• _Direction_:
Copy out the listing exactly.

— start of Collected data —

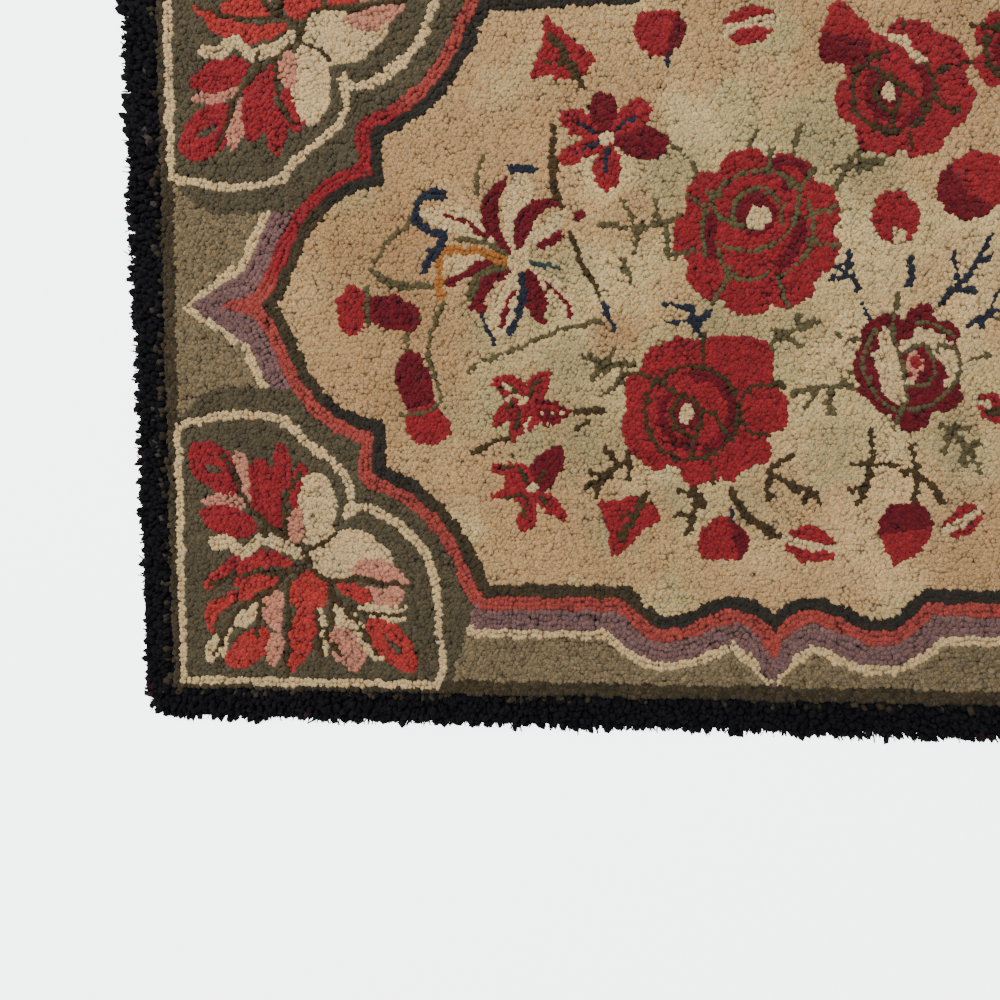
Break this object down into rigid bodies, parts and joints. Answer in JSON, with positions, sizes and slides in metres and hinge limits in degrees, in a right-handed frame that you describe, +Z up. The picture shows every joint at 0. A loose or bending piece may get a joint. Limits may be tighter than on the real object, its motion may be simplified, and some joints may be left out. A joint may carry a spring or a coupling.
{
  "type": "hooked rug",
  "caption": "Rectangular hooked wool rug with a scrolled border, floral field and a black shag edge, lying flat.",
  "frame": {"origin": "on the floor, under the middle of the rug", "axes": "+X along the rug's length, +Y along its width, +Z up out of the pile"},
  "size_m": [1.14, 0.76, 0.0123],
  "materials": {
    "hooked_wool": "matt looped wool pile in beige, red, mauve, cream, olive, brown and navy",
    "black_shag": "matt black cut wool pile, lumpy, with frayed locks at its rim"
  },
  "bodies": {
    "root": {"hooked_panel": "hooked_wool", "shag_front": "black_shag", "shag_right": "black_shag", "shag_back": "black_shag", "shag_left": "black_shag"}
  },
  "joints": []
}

— end of Collected data —

• _In response_:
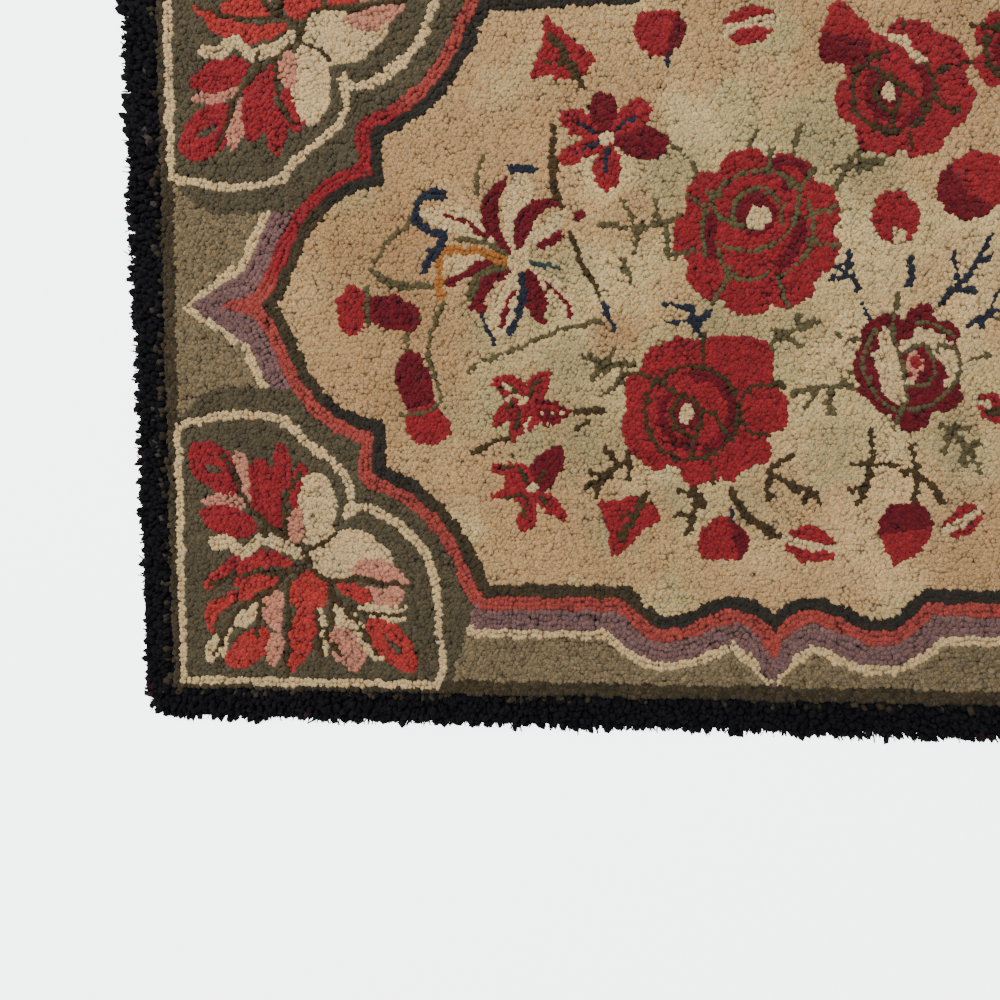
Break this object down into rigid bodies, parts and joints. Answer in JSON, with positions, sizes and slides in metres and hinge limits in degrees, in a right-handed frame that you describe, +Z up. The picture shows every joint at 0. A loose or bending piece may get a joint. Limits may be tighter than on the real object, its motion may be simplified, and some joints may be left out. A joint may carry a spring or a coupling.
{
  "type": "hooked rug",
  "caption": "Rectangular hooked wool rug with a scrolled border, floral field and a black shag edge, lying flat.",
  "frame": {"origin": "on the floor, under the middle of the rug", "axes": "+X along the rug's length, +Y along its width, +Z up out of the pile"},
  "size_m": [1.14, 0.76, 0.0123],
  "materials": {
    "hooked_wool": "matt looped wool pile in beige, red, mauve, cream, olive, brown and navy",
    "black_shag": "matt black cut wool pile, lumpy, with frayed locks at its rim"
  },
  "bodies": {
    "root": {"hooked_panel": "hooked_wool", "shag_front": "black_shag", "shag_right": "black_shag", "shag_back": "black_shag", "shag_left": "black_shag"}
  },
  "joints": []
}